ヤツコ氏はあからさまな原発反対論者ではないが、NRCは米国原発の安全性確保に責任があり、彼はその機関の政治的信頼性を守ることに絶えず心を砕いていなければならない。その結果、米原発業界とぶつかることがしばしばある。

ホワイトハウスとNRCの思惑

ヤツコ氏が在日米国人に対して50マイル圏外避難を勧告して以来、NRCは原発推進派からの猛烈な批判にさらされている。それには、NRCに意見を具陳するNGOの専門家で組織される原発安全保護諮問委員会(Advisory Committee on Reactor Safeguards)も含まれる。
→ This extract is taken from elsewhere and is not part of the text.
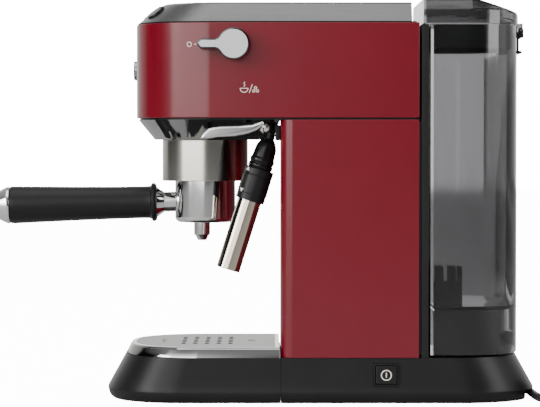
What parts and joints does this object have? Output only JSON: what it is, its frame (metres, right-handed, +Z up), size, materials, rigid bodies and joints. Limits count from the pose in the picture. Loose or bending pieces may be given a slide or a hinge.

その委員会メンバーはNRCに対して、半径50マイルの根拠を示すよう再三にわたって問い合わせているが、NRCは応じていない。NRCは原発の安全性について疑問視する関係者からの信頼性を守ることに懸命なのだ。

ホワイトハウスはNRCに対して反撃に出た。福島原発が完全に制御されるまでにはまだ時間を要するが、危険レベルは低下している、と何人かの報道陣に明らかにしている。福島2号炉の燃料が厚い鋼鉄の圧力容器を突き破ってメルトダウンしているという証拠はない、とホワイトハウスは主張している。

NRCは、国内の選挙民の信頼を醸成するために働いている。選挙民の中には原発業界を抑圧するような厳しい安全規制を求める人たちも多い。一方、ホワイトハウスは福島原発の状況に関して、日本政府が発表するデータや評価に対してその正確さや正直さに信頼をおいていない、という疑念やうわさは振り払いたいと考えており、両者には深い溝がある。